The council has held and organised a range of public forums for discussing historical issues. In November 2011 as part of the council's campaign surrounded the Perth waterfront redevelopment the council held the "More than grass: exploring the Esplanade" forum to discuss the historical significance of the area. In the same year the council also hosted a forum focused on the Australian Curriculum Framework to plan an Australian history curriculum for students from primary school up to year 10.

== Publications ==
The Council first published a newsletter for its member in December 2003, which summarised the activities of the organisation since its formation earlier that year. From 2005 onwards the council has published a seasonal newsletter for its members, typically including a summary of the organisation's recent activities, planned events such as seminars and social gatherings, updates from committee meetings, and information about recent campaigning and advocacy efforts.
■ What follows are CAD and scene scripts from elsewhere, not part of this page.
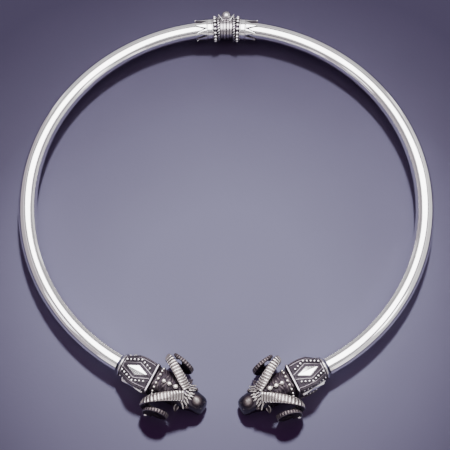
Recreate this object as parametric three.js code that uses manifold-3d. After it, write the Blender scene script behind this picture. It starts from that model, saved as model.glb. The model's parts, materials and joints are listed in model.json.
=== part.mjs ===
// Silver torc: two tube halves joined by a hinge at the back, each with a lozenge collar and a ram's head.
// Millimetres, +Z up. The ring lies flat, the hinge is at the back (+Y) and the heads face each other at
// the front (-Y). The origin is under the middle of the whole ring.
import * as THREE from 'three';
import { mergeVertices } from 'three/addons/utils/BufferGeometryUtils.js';
import Module from 'manifold-3d';

const wasm = await Module();
wasm.setup();

// Fits
const seam = 0.25;
const restDepth = 4.85;
const weld = 1e-4;

// Hoop
const hoopRadius = 67;
const tubeRadius = 3.1;
const tubeSides = 16;
const hoopSteps = 20;
const leftSweep = THREE.MathUtils.degToRad(149.5);
const rightSweep = THREE.MathUtils.degToRad(151.5);

// Hinge collars, measured along the ring from the seam at the back
const faceGap = 0.12;
const endPlateWidth = 0.95;
const endPlateRadius = 3.85;
const barrelWidth = 1.1;
const barrelRadius = 3.65;
const ropeWidth = 1.2;
const ropeRadius = 4.45;
const ropeLean = 0.3;
const ropeValley = 3.95;
const rowGapRadius = 3.95;
const beadRowWidth = 1.35;
const beadRowRadius = 4.85;
const beadRowCount = 20;
const beadRowValley = 4.1;
const bandWidth = 2.4;
const bandRadius = 3.9;
const petalLength = 3.7;
const petalNotch = 2.6;
const petalCount = 8;
const petalTipRadius = 3.6;
const petalRootRadius = 3.98;
const petalBoreGap = 0.2;

// Hinge pin and knuckles, measured outward from the middle of the tube
const pinOut = 3.1;
const pinRadius = 0.7;
const pinHoleGap = 0.25;
const pinBallRadius = 1.75;
const pinBallSeat = 1.58;
const pinFootRadius = 1.25;
const pinFootHeight = 1;
const pinSides = 12;
const knuckleRadius = 1.35;
const knuckleGap = 0.25;
const knuckleTop = 1.8;
const knuckleMiddleTop = 0.6;
const knuckleMiddleBottom = -1.4;
const knuckleBottom = -3.6;
const forkHalfAngle = THREE.MathUtils.degToRad(30);
const forkStart = 0.35;
const lipThickness = 0.36;
const lipRootOut = 0.9;
const lipTipOut = 4.7;
const lipBottom = 1.1;
const lipTop = 2.75;
const lipClear = 0.12;

// Terminal collar, measured forward from the end of the tube
const leftCollarTurn = THREE.MathUtils.degToRad(8);
const rightCollarTurn = 0;
const collarToe = THREE.MathUtils.degToRad(2.8);
const collarStartAt = 0.5;
const collarRimWidth = 0.9;
const collarRimRadius = 3.85;
const collarStartHalf = 3.6;
const collarMiddleHalf = 4.95;
const collarEndHalf = 4.8;
const collarLength = 12.7;
const collarRidgeWidth = 1.2;
const collarRidgeHalf = 5.05;
const collarPanelShare = 0.88;
const collarCornerSwell = 0.22;
const collarEase = 0.25;
const collarStep = 0.05;
const collarRoundStart = 0.7;
const collarRoundFade = 1.9;
const collarRidgeEase = 0.15;
const collarEndInset = 0.35;
const collarBodySteps = 4;
const lozengeAt = 6.75;
const lozengeHalfLength = 4.3;
const lozengeHalfWidth = 2.15;
const lozengeRise = 0.42;
const frameHalfWidth = 4.15;
const frameBar = 0.6;
const frameBarDepth = 1.24;
const frameBarSink = 0.3;
const frameBarTilt = 0.1;
const frameInset = 0.35;

// Ram's head, measured in the same forward direction
const neckBeadAt = collarLength + 1.05;
const neckBeadCount = 9;
const neckBeadSpread = 82;
const neckBeadRadius = 0.55;
const muzzleReach = collarLength + 17.9;
const crownBeads = [
  { at: collarLength + 3.4, radius: 0.82 },
  { at: collarLength + 5.4, radius: 0.86 },
  { at: collarLength + 7.6, radius: 0.95 },
];
const crownBeadRise = 0.35;
const headSides = 12;
const headSideMost = 0.98;
const jawFullness = 0.62;

// Horn, a coil about a line across the head
const hornCentreAt = collarLength + 4.8;
const hornCentreUp = 0.4;
const hornApexAt = collarLength + 10.4;
const hornRootAside = 1.2;
const hornSplay = 0.69;
const hornTipAside = 2.6;
const hornCoilReach = 5.15;
const hornRootReach = 2.3;
const hornRootFade = 0.42;
const hornShrink = 0.42;
const hornStart = THREE.MathUtils.degToRad(34);
const hornEnd = THREE.MathUtils.degToRad(575);
const hornRibs = 14;
const hornRibbedTo = THREE.MathUtils.degToRad(385);
const hornTailSteps = 7;
const hornGroove = 0.84;
const hornBaseWidth = 3.4;
const hornTipWidth = 0.85;
const hornBaseThick = 2.3;
const hornTipThick = 0.8;
const hornTipBall = 0.75;
const hornTaper = 0.55;
const hornTurnStep = 0.01;

// Wool, ears, eyes and mouth
const woolHalfWidth = 3.6;
const curlRows = [
  { count: 8, reach: 2, halfWidth: woolHalfWidth, spread: 78, length: 1.9, radius: 0.72 },
  { count: 5, reach: 0.7, halfWidth: 2.2, spread: 66, length: 1.7, radius: 0.66 },
];
const woolCentreAt = collarLength + 10.5;
const curlAsideMost = 3.9;
const curlSink = 0.1;
const curlTilt = THREE.MathUtils.degToRad(24);
const eyeAt = collarLength + 13.2;
const eyeUp = 1.5;
const eyeRadius = 0.62;
const eyeSink = 0.2;
const earAt = collarLength + 10.2;
const earUp = 0.9;
const earLength = 2.9;
const earWidth = 1.6;
const earThick = 0.55;
const earLean = THREE.MathUtils.degToRad(35);
const earDroop = THREE.MathUtils.degToRad(48);
const earOut = 0.5;
const mouthUp = -2.9;
const mouthDepth = 2.2;
const mouthHalf = 3;
const mouthGap = 0.35;

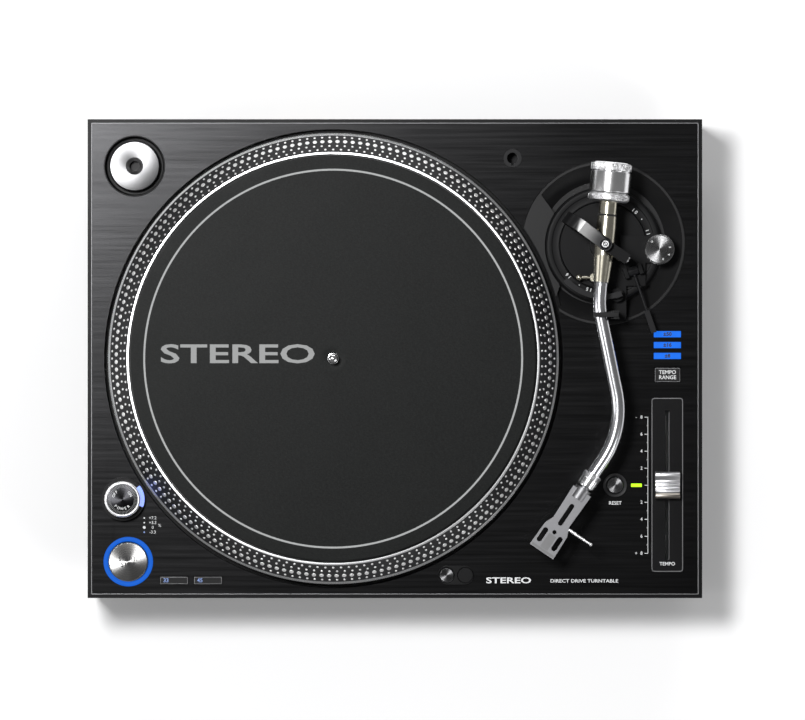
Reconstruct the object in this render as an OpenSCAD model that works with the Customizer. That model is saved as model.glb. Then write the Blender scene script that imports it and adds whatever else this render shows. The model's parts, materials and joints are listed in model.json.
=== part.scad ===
// Direct-drive turntable with an S-shaped tonearm. Millimetres, +Z up, +X right, +Y to the rear.
// The origin is the centre of the outline, on the surface that the feet stand on.

/* [Plinth] */
// Width of the plinth
body_w = 453; // [451:1:548]
// Depth of the plinth
body_d = 353; // [351:1:428]
// Height of the rubber base's underside above the surface
base_z = 22; // [20:1:28]
// Thickness of the heavy rubber base
base_t = 30; // [26:1:40]
// Thickness of the resin deck
deck_t = 8; // [6:1:12]
// Height of the cast chassis
chassis_h = 35.5; // [34:0.5:46]
// Thickness of the chassis walls
chassis_wall = 4; // [3:0.5:5]
// Thickness of the chassis top
chassis_top_t = 6; // [5:0.5:8]
// Thickness of the top panel
panel_t = 1.5; // [1:0.1:2]
// Width of the chassis lip around the top panel
panel_inset = 3; // [2:0.5:6]

/* [Platter] */
// Distance of the spindle to the left of the middle
spindle_left = 45.3; // [44:0.1:50]
// Radius of the platter
platter_r = 166; // [150:0.5:167]
// Gap between the platter and its well
well_gap = 3; // [2.5:0.5:3]
// Width of the sloping strobe rim, seen from above
rim_w = 13; // [11:0.5:15]
// Height of the platter's flat top above the panel
platter_rise = 16; // [14:0.5:20]
// Thickness of the slipmat
mat_t = 3; // [1.5:0.5:4]
// Radius of the spindle
spindle_r = 3.6; // [3.4:0.05:3.6]
// Height of the spindle above the slipmat
spindle_rise = 13; // [10:0.5:16]
// Radial clearance of a running shaft
run_gap = 0.05; // [0.03:0.01:0.1]
// Number of motor coils
coil_count = 9; // [6:3:12]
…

Following its AGM the council publishes the president's report, also referred to in some years as the annual report. The report lists the elected committee members for the following 12-month term and contain a summary of the previous year's relevant activities. It includes a description of the future goals of the council, and indicates how it plans to achieve them.

== Funding ==
The funding of the council is primarily sourced from annual membership fees, grants, and fundraisers.

The foundation of the council was initially supported by a $25,000 grant from the Western Australian History Foundation in 2004. The council has received several grants from the Western Australian History Foundation since its establishment, including: a 2012 grant received to support the Councils organisational activities, grants of $6000 in 2013 and $6000 in 2014 to support the employment of the executive assistant position, and in 2017 for the purposes of redeveloping the organisations website and newsletter. Although in 2017 the council's application for a grant for the funding of the executive officer position was rejected and as of June 2017 the position was removed from the council.

The council has also received grants from Lotterywest in 2014, totalling $5250, which enabled it to hire a consultant for strategic planning purposes.